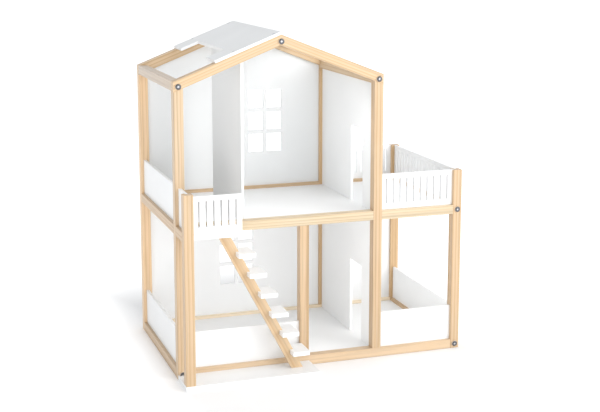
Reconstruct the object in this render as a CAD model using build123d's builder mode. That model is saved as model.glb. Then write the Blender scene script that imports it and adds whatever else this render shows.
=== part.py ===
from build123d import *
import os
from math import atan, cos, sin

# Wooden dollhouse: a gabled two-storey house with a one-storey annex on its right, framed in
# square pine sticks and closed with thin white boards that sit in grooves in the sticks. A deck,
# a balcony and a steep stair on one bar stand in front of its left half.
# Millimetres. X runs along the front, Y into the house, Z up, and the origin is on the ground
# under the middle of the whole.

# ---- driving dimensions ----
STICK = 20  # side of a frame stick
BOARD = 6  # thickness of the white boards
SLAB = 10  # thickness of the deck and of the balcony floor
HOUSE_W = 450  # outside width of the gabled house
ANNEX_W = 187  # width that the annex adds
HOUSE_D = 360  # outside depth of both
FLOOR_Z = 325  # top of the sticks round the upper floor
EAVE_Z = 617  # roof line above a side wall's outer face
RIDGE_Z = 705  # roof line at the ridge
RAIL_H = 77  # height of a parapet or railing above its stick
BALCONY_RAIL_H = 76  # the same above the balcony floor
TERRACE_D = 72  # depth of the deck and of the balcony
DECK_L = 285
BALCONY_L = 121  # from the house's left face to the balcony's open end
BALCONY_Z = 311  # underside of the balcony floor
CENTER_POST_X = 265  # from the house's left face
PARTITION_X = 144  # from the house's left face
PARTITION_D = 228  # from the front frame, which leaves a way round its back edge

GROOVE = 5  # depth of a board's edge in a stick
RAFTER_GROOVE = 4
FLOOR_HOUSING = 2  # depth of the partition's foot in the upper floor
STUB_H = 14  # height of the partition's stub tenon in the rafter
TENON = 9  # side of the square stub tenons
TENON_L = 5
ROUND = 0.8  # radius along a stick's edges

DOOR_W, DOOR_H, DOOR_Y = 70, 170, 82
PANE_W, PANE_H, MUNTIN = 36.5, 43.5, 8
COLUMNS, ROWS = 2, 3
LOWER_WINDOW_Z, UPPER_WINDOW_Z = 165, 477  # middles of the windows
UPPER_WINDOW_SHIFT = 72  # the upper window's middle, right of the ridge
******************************
From the opening line of the data above, please print each line as written up to and including the line that contains "# under the middle of the whole.", and nothing more.

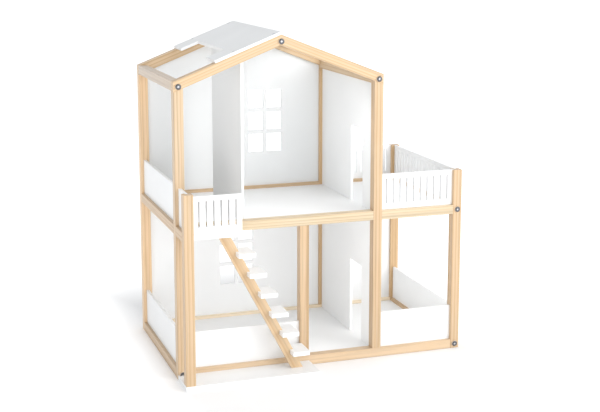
Reconstruct the object in this render as a CAD model using build123d's builder mode. That model is saved as model.glb. Then write the Blender scene script that imports it and adds whatever else this render shows.
=== part.py ===
from build123d import *
import os
from math import atan, cos, sin

# Wooden dollhouse: a gabled two-storey house with a one-storey annex on its right, framed in
# square pine sticks and closed with thin white boards that sit in grooves in the sticks. A deck,
# a balcony and a steep stair on one bar stand in front of its left half.
# Millimetres. X runs along the front, Y into the house, Z up, and the origin is on the ground
# under the middle of the whole.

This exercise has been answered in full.